Brooks Instrument, LLC
- Type: Flow Meter Manufacturer
- Founder: Stephen A. Brooks
- Headquarters: Hatfield, PA, United States
- Products: Thermal Mass Flow Controllers/Meters Coriolis Mass Flow Controllers/Meters Variable Area Flow Meters(aka Rotameters) Direct Liquid Injection Vaporizer Systems Ultrasonic Liquid Flow Controllers Pressure Products Cylinder Scales Vacuum Capacitance Manometers Level Measurement Products
- Number of employees: >500
- Website: BrooksInstrument.com

= Brooks Instrument =

Equipment manufacturer company

Brooks Instrument is a manufacturer of flow control and measurement equipment based in Hatfield, PA. It was a division of Emerson (NYSE:EMR) until December 31, 2007 when it was sold to American Industrial Partners Capital Fund IV (“AIP”) for approximately $100 million in cash. In January 2012, Brooks Instrument was acquired by ITW for an unspecified amount.

Its products include thermal mass flow controllers/meters, Coriolis mass flow controllers/meters, variable area meters (aka rotameters), level products, direct liquid injection systems, and more. A range of accessories such as pressure controllers, valves, and secondary instrumentation is also offered. Manufacturing of Brooks products is based in Hatfield, PA USA facility with additional facilities in the Netherlands, Hungary, and Japan. Brooks Instrument is certified to ISO 9001:2015.

==History==
Founded in 1946 by Stephen A. Brooks, Brooks Instrument was originally based in Lansdale, Pennsylvania. The company was built on the strength of an innovative side-plate, dowel-pin principle of rotameter construction, which is, today, the basis of one of the company's more important product lines.

In 1958 the company developed a new, streamlined laboratory flow meter named Sho-Rate and a new type of full-view rotameter - with an improved packaging seal that represents one of the first innovations for the glass tube rotameter in 20 years.

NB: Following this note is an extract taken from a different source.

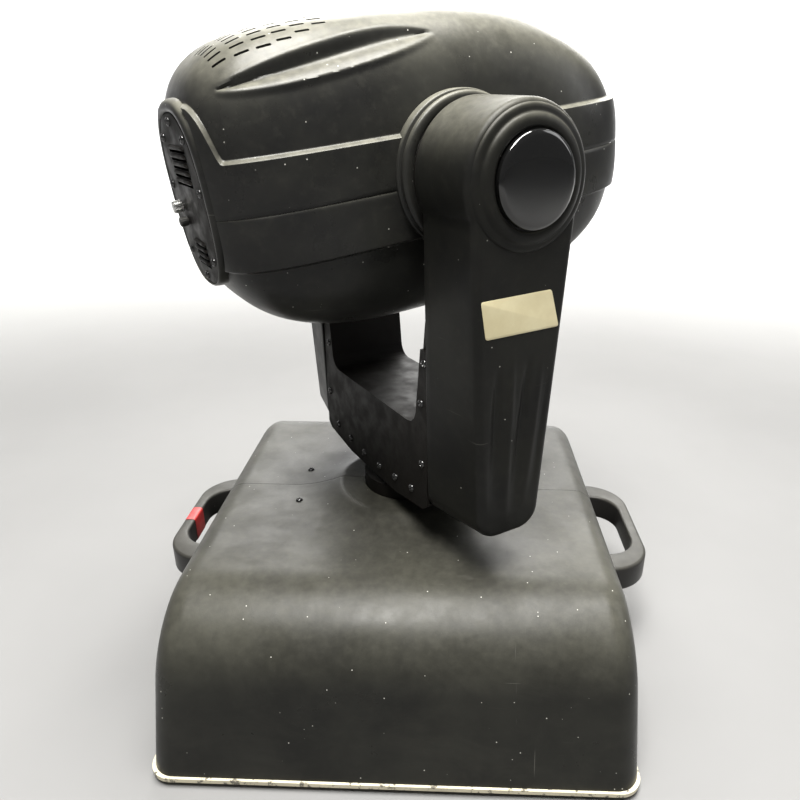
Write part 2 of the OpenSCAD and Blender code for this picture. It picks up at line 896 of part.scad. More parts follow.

==Public service initiatives==
In 2018, corporate leaders at Brooks introduced a new, annual scholarship program, which awards up to $2,000 per individual to undergraduate engineering students at accredited colleges or universities. The program is designed to support students who show "potential for leadership and interest in engineering, particularly as it relates to instrumentation, fluid mechanics and flow or pressure measurement."